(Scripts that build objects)
______________________________

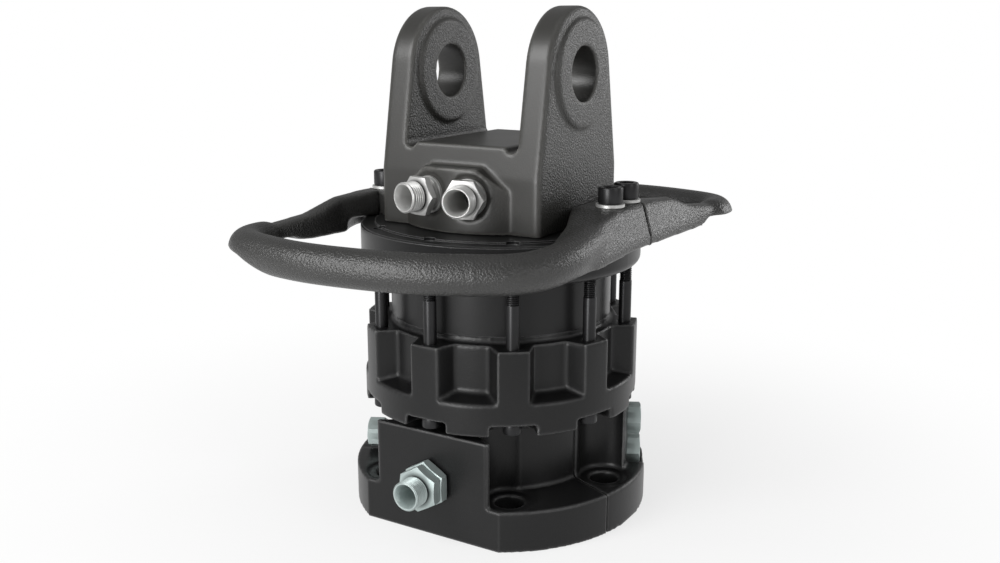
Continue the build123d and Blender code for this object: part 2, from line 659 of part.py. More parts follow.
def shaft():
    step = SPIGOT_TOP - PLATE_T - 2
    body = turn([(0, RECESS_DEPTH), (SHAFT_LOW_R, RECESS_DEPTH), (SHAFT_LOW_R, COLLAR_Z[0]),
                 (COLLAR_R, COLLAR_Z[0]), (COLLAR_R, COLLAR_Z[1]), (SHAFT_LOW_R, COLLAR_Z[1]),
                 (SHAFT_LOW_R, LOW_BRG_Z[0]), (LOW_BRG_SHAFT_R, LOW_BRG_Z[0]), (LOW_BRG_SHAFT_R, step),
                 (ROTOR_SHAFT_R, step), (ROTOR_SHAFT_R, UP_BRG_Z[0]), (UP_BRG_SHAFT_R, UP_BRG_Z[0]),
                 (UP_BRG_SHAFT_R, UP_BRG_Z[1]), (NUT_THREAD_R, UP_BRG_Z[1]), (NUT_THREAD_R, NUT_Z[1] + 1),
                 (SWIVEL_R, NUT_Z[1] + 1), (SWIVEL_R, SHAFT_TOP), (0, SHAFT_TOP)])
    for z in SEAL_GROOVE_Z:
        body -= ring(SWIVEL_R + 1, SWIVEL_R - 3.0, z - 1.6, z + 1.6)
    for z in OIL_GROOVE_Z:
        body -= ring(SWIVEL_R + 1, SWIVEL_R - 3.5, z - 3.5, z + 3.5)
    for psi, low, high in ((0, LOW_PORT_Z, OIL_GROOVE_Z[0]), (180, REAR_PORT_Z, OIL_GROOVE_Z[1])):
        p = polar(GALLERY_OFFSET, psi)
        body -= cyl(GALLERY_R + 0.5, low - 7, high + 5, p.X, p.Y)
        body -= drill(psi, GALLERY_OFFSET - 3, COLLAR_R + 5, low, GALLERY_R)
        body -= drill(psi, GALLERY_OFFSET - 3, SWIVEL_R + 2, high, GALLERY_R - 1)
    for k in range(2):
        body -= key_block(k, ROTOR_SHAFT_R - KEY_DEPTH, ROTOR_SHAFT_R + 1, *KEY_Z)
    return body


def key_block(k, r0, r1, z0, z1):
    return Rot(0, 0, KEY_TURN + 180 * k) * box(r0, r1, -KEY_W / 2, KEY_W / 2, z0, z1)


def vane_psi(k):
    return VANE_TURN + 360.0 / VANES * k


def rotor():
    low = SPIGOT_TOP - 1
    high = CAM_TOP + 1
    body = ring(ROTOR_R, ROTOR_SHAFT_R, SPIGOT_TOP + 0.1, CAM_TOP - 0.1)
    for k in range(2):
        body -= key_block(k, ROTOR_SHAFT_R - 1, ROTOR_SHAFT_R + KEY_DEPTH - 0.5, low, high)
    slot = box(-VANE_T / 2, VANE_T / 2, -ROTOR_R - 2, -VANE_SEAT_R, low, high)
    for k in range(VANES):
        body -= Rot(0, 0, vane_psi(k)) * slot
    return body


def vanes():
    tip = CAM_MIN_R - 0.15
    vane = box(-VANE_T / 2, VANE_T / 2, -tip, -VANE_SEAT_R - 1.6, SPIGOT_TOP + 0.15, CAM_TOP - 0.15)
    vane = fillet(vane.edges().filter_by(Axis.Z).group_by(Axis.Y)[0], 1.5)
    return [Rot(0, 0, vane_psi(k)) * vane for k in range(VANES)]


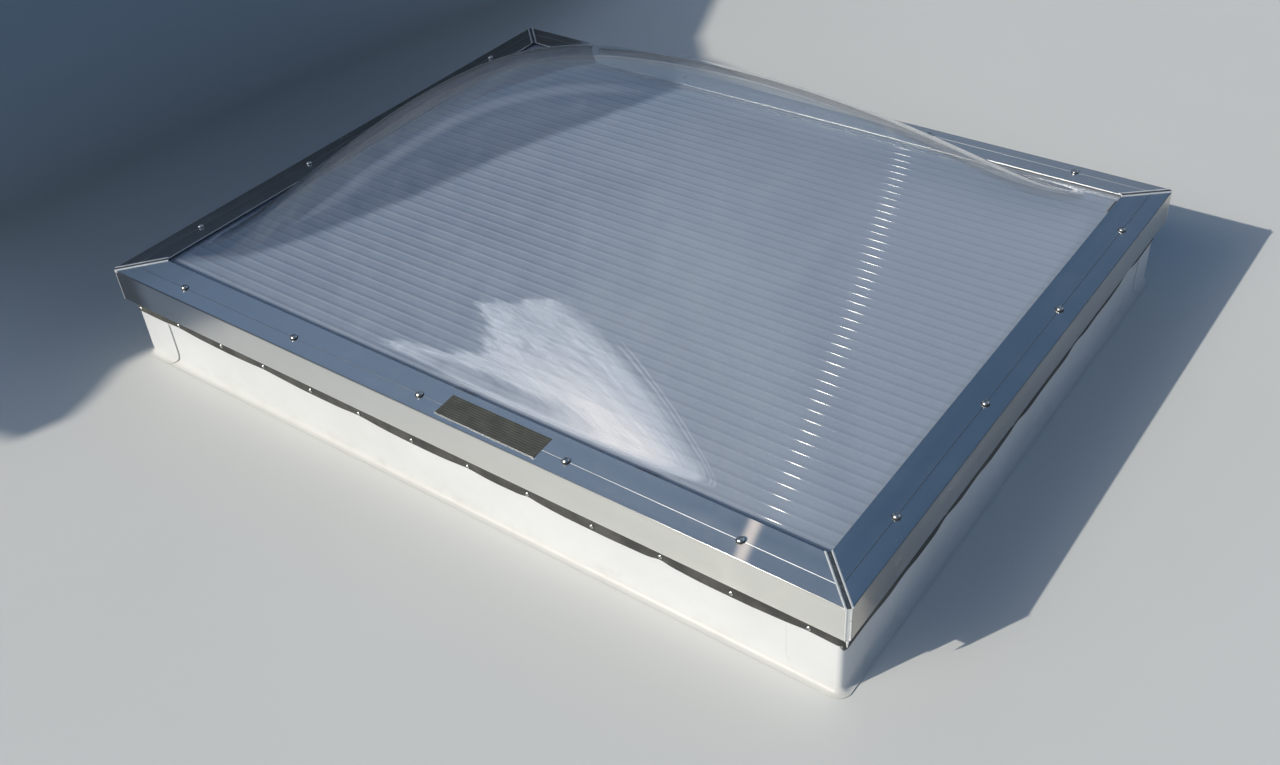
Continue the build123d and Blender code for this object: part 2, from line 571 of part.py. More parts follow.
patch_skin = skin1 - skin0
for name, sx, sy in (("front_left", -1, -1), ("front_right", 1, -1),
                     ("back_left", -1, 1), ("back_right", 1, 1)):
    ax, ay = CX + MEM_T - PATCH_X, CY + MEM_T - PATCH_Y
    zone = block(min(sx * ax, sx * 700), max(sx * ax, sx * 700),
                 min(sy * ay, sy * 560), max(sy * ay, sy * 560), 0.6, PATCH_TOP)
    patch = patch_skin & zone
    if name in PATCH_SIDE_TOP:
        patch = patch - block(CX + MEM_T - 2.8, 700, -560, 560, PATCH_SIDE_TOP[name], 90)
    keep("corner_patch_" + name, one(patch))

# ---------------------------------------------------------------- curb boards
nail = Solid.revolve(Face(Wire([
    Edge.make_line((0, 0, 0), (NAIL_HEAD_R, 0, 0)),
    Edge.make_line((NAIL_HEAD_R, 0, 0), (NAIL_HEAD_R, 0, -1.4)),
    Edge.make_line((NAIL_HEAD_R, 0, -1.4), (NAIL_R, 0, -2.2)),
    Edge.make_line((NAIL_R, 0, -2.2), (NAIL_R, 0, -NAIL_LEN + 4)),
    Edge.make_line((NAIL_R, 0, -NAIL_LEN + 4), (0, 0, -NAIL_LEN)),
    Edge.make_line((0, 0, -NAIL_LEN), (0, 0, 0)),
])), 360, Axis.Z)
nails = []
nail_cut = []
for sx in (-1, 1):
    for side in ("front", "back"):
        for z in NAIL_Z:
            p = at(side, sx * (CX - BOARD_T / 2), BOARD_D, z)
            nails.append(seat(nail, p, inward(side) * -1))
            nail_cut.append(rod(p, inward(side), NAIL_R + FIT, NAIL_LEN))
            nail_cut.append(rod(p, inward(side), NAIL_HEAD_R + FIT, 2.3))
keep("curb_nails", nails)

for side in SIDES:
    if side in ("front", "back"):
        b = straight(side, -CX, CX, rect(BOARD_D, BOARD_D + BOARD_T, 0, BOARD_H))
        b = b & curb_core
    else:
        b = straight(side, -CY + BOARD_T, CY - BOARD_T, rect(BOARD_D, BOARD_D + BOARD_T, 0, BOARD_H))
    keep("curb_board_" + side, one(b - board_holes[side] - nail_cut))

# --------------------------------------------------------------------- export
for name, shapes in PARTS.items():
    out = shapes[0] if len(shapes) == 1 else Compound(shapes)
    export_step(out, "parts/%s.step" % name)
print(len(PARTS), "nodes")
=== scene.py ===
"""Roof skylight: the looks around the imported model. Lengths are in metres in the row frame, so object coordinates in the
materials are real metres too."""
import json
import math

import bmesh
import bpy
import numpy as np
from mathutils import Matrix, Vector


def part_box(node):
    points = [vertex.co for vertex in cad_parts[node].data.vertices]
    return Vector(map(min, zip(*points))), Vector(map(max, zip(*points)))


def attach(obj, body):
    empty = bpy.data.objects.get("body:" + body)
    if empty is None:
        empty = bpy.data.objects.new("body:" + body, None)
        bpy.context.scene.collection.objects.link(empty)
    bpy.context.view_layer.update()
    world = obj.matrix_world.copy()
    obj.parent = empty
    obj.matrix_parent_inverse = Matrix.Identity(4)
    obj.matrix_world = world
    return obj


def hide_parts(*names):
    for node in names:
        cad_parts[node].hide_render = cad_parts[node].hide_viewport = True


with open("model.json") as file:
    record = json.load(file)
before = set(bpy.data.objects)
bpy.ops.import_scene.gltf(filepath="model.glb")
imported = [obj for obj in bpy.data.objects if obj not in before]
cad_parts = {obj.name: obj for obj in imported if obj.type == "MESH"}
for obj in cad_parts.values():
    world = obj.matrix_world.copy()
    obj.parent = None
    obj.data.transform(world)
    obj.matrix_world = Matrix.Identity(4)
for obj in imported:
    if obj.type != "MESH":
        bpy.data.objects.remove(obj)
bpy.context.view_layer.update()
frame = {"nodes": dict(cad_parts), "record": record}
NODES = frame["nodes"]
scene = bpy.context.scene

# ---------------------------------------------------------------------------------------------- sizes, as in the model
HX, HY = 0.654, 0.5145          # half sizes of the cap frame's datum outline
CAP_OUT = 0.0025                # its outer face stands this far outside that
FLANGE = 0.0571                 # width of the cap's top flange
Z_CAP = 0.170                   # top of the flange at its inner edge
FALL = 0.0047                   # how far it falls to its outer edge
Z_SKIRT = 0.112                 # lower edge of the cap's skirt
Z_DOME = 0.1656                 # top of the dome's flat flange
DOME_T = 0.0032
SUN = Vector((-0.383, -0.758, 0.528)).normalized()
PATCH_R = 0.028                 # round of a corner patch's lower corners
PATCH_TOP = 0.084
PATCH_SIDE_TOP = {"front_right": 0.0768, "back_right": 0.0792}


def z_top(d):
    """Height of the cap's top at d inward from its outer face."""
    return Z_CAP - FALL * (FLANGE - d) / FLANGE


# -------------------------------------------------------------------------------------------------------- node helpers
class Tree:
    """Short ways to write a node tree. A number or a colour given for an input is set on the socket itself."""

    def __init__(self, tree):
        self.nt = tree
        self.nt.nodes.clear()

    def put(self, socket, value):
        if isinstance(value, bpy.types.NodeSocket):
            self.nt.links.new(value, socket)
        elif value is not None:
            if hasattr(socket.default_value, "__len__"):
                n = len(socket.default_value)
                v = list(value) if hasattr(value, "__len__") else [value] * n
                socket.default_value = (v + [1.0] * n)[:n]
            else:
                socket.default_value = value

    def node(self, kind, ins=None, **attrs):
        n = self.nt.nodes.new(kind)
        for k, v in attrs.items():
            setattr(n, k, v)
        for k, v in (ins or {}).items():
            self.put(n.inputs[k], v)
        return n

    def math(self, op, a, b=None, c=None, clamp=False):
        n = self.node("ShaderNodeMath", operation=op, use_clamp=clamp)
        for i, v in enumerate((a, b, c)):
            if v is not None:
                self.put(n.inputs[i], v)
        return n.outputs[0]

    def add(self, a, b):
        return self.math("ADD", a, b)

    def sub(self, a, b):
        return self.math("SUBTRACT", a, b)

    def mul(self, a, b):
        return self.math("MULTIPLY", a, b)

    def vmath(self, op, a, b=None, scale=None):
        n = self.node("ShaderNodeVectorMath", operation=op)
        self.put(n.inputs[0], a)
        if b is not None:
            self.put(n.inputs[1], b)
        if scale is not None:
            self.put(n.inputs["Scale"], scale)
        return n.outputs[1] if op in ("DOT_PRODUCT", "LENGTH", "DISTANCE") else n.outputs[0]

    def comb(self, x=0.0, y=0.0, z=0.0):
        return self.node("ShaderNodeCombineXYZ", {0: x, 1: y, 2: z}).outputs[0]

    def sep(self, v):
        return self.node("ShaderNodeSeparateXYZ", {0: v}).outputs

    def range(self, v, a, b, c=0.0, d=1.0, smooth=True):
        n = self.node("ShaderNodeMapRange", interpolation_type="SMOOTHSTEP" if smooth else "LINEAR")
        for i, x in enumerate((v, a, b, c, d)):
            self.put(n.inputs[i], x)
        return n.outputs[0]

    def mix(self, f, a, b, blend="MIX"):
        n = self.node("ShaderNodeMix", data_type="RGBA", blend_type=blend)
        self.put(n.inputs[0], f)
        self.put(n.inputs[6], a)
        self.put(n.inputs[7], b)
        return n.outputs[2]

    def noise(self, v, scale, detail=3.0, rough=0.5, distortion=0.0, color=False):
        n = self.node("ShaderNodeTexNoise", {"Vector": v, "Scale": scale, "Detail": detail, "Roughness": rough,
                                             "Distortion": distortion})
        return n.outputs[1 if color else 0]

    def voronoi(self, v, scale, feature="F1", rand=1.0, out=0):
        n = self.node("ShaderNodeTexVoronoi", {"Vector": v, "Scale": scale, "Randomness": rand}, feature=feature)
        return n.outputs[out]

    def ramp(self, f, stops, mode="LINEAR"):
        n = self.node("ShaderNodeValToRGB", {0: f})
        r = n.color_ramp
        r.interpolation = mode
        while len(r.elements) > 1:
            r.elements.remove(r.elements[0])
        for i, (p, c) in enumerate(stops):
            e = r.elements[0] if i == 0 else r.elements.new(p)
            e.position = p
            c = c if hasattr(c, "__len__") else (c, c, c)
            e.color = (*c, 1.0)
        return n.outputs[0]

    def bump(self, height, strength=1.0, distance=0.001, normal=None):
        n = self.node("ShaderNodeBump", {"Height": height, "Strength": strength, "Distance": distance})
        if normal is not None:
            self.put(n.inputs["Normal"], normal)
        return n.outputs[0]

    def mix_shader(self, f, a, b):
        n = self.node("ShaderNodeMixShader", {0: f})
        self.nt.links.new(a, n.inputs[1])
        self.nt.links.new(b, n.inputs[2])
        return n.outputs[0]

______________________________

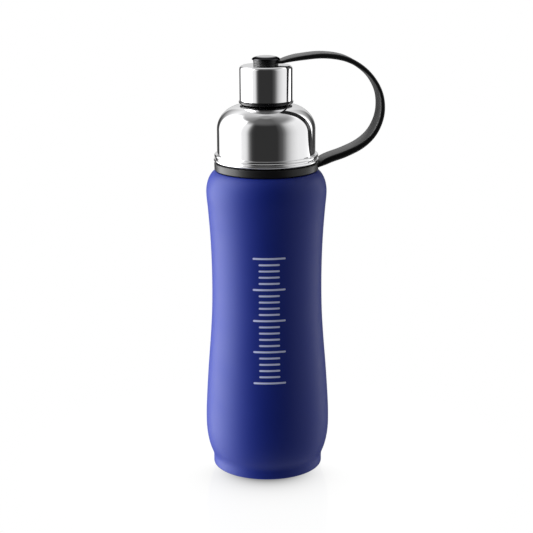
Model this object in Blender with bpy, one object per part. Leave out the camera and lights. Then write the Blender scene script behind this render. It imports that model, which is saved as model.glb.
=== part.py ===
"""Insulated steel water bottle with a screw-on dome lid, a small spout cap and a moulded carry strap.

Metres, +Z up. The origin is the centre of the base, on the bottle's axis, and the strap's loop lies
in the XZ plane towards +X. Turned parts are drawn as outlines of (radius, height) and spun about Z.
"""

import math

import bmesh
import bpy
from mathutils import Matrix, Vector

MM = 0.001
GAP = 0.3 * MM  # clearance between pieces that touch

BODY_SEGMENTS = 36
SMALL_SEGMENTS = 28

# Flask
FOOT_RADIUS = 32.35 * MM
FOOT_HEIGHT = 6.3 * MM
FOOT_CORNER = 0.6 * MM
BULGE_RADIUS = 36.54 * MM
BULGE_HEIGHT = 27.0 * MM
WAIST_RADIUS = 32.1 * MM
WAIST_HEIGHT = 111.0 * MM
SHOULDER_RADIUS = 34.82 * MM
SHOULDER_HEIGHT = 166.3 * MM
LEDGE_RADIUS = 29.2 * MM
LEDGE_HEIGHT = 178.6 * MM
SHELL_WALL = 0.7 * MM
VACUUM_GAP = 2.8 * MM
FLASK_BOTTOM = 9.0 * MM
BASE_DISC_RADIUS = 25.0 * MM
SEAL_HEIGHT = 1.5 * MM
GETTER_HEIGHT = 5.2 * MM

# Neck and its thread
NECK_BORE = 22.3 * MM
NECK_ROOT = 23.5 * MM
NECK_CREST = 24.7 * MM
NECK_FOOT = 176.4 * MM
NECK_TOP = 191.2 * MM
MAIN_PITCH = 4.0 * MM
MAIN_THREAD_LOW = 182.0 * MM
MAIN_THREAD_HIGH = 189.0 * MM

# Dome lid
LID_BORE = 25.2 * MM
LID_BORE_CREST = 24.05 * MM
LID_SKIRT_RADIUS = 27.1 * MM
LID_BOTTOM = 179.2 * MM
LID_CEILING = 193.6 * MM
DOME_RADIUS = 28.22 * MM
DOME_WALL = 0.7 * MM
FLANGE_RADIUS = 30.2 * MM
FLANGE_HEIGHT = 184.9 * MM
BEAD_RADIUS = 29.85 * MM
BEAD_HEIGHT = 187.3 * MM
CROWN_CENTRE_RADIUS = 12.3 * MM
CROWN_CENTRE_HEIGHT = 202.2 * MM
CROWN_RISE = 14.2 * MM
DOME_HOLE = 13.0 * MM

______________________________

What you have to do
Within the listing above, extract exactly the lines from the line with "board_holes[side] - nail_cut))" to the line with "points = [vertex.co", the two named lines included, and no others.

Reply
    keep("curb_board_" + side, one(b - board_holes[side] - nail_cut))

# --------------------------------------------------------------------- export
for name, shapes in PARTS.items():
    out = shapes[0] if len(shapes) == 1 else Compound(shapes)
    export_step(out, "parts/%s.step" % name)
print(len(PARTS), "nodes")
=== scene.py ===
"""Roof skylight: the looks around the imported model. Lengths are in metres in the row frame, so object coordinates in the
materials are real metres too."""
import json
import math

import bmesh
import bpy
import numpy as np
from mathutils import Matrix, Vector


def part_box(node):
    points = [vertex.co for vertex in cad_parts[node].data.vertices]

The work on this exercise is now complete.